Polonya'da bulunan sakat ve sağlıksız insanların gömüldüğü ve gömülürken çeşitli şekillere sokulan iskeletler arasında vücut tipi gayet sağlıklı olan ancak başı kesilerek öldürülen iskeletlere de rastlandı. Bu büyük ihtimalle kişinin sağlıksız olduğundan değil vampir olduğundan dolayı öldürüldüğüne işaret ediyor.

Culmen adlı mezarlıktaki en erken mezarlar MS 10. yüzyılın sonlarına tarihleniyor. Ortaçağda Polonya’nın başkentlerinden biri haline gelen Culmen, 13. yüzyılın başlarında Töton Şövalyeleri tarafından yakılarak yerle bir edildi. Mezarlıkta 1,000’den fazla mezar bulundu ve bu mezarlar Nicolaus Copernicus Üniversitesi’nden Wojciech Chudziak başkanlığındaki arkeolog ekibi tarafından kazıldı. Mezarların 14’ünde “vampir karşıtı” uygulamara rastlandı.
Vampir mezarları, sıradışı oldukları için gerek arkeologların gerekse halkın daima bilhassa ilgisini çekmiştir. Vampirizmi tedavi etmeyi amaçlayan mezar uygulamaları genellikle ölen kişinin dünyaya dönmesini engellemek amacıyla özellikle yapılmış şeylerdir: boynunun üzerine orak koymak, başın kesilmesi, yüzükoyun yatırma veya bedenin üzerine ağır taşlar koyma gibi. Bu tür mezarları bazı araştırmacılar mezarda yatanların durumunu göz önünde bulundurarak “vampir” mezarı olarak adlandırırken, diğerleri ölüye uygulanan gömü şekline gönderme yaparak bunlardan “vampir karşıtı” mezarlar olarak bahseder.

Günümüzde yapılan araştırmalar, Ortaçağ Avrupasında insanların arkadaşlarını ya da aile bireylerini vampirmiş gibi gömmelerinin ardında üç temel sebep yattığını gösteriyor. Öncelikle, bu dönemde tüberküloz gibi yaygın olan pek çok hastalık insanların solgun görünmesine ve kan kaybetmesine sebep oluyordu. İkincisi, insanlar hastalıkların virüs ya da mikroplarla bulaştığını anlamadan önce vampirlerin öldükten sonra bile aile bireylerini hasta etmeye devam ettiğini düşünüyordu.  Son olarak, insanlar belki de normalden farklı görünen ya da davranan kişilerden korkuyordu.
Araştırma sonuçlarına göre 238 iskelette, yani mezarlıktaki bireylerin yaklaşık yarısında hastalık izleri bulunuyordu.
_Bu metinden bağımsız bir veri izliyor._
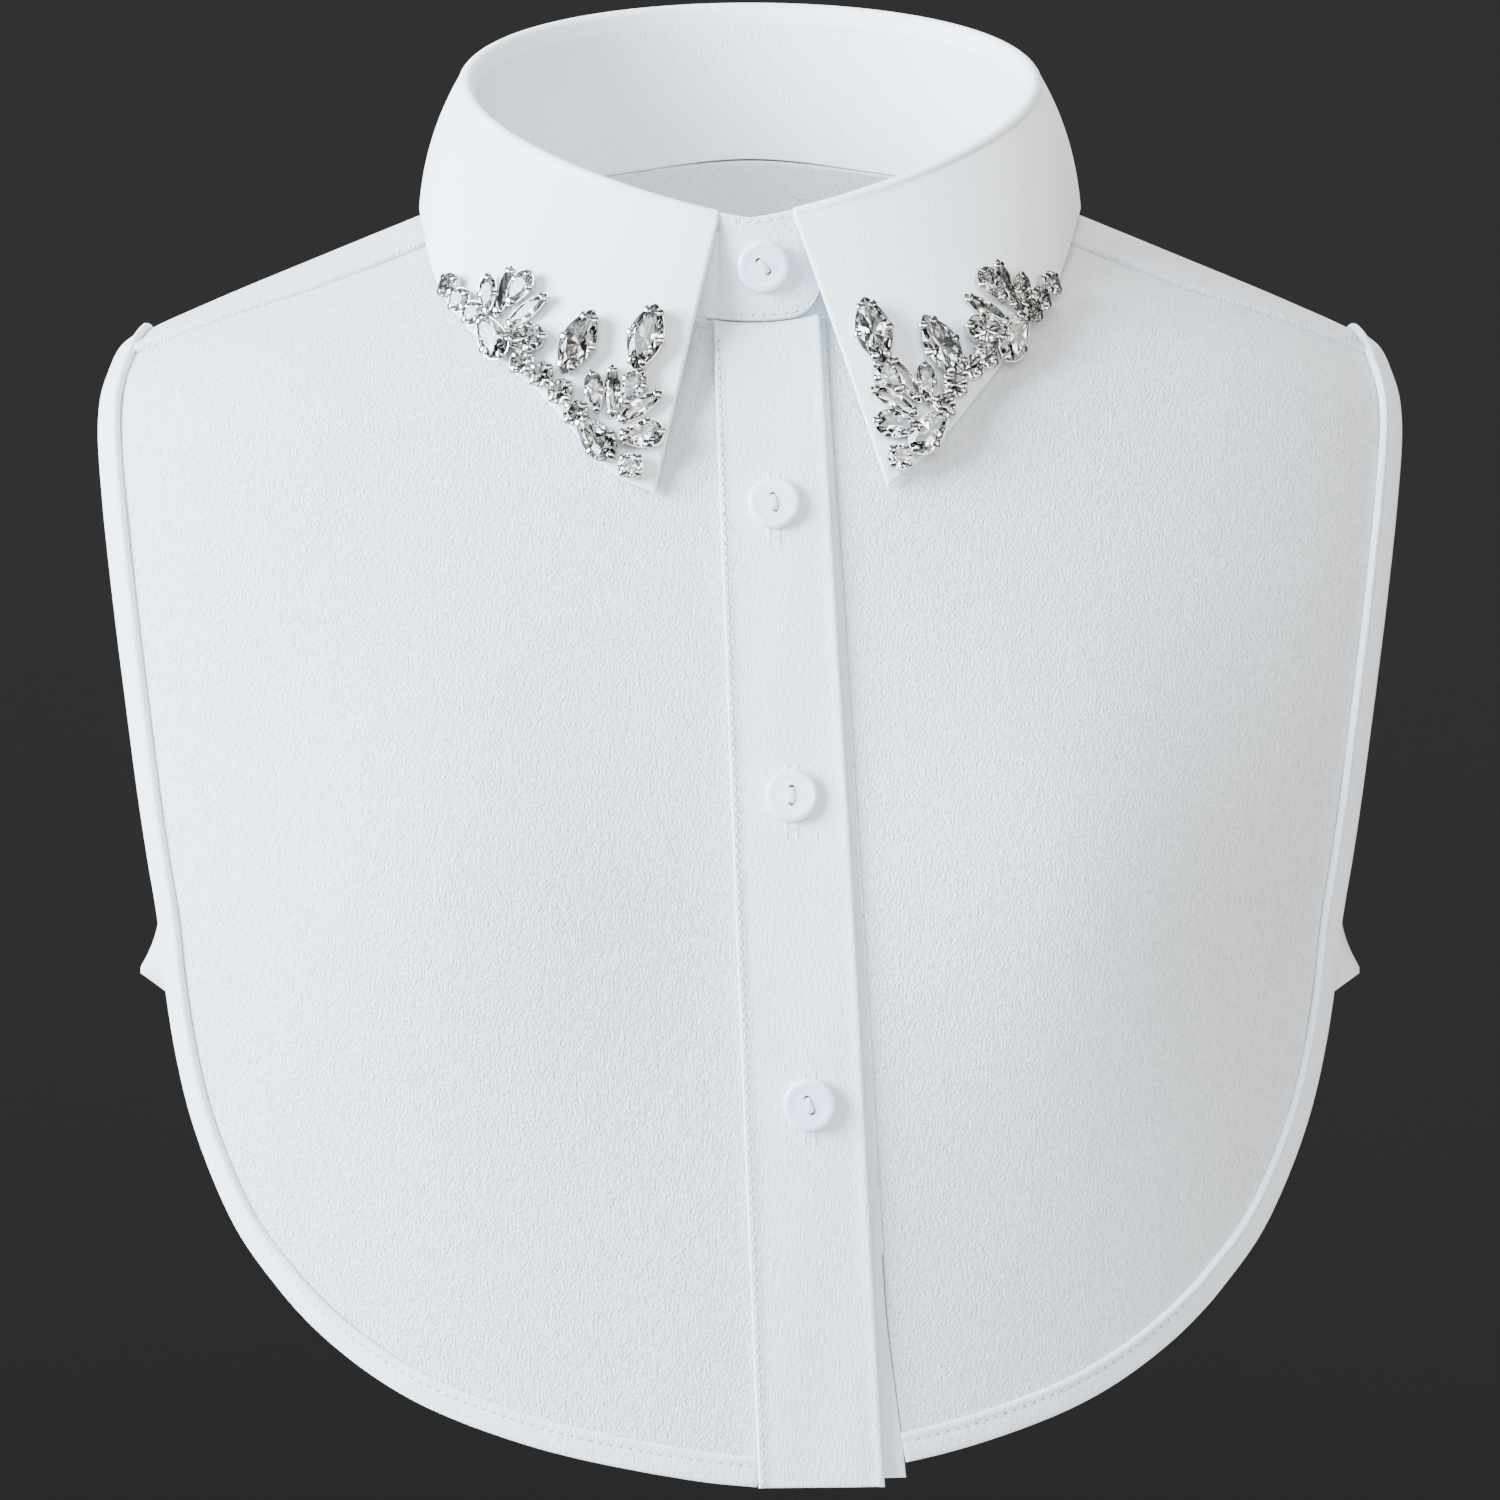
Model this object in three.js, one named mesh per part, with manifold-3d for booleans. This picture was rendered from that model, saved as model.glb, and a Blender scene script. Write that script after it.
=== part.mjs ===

Dahası, bu 14 “vampir karşıtı” mezarla kemiklerdeki patolojik lezyonlar arasında istatistiksel korelasyon vardı. Matczak ve Kozłowski “Vampir karşıtı mezarlarda bulunan iskeletlerin çoğunda iskorbüt, osteoporoz, dejeneratif lezyonlar ve çatlaklar bulunuyordu” diye belirtti. Araştırmacılar, bu hastalıkların oldukça yaygın olduğunu belirterek bu hastalıklara yakalanan pek çok kişinin aynı mezarlıkta sıradan bir şekilde gömüldüğünü belirttiler. Hatta, nispeten garip sayılabilecek menenjit ve trepanasyon (antik dönemlerde uygulanan kafatası delme ameliyatı) gibi durumlarda bile bireyler normal bir şekilde gömülmüştü. “Vampir”lere dönecek olursak, bunlardan biri iskorbüt belirtileri gösterirken başka bir iskelete bir kanser türü olan multipl myeloma tanısı kondu. Hastalık belirtileri taşıyan üçüncü iskelette ise dejeneratif eklem hastalığı vardı.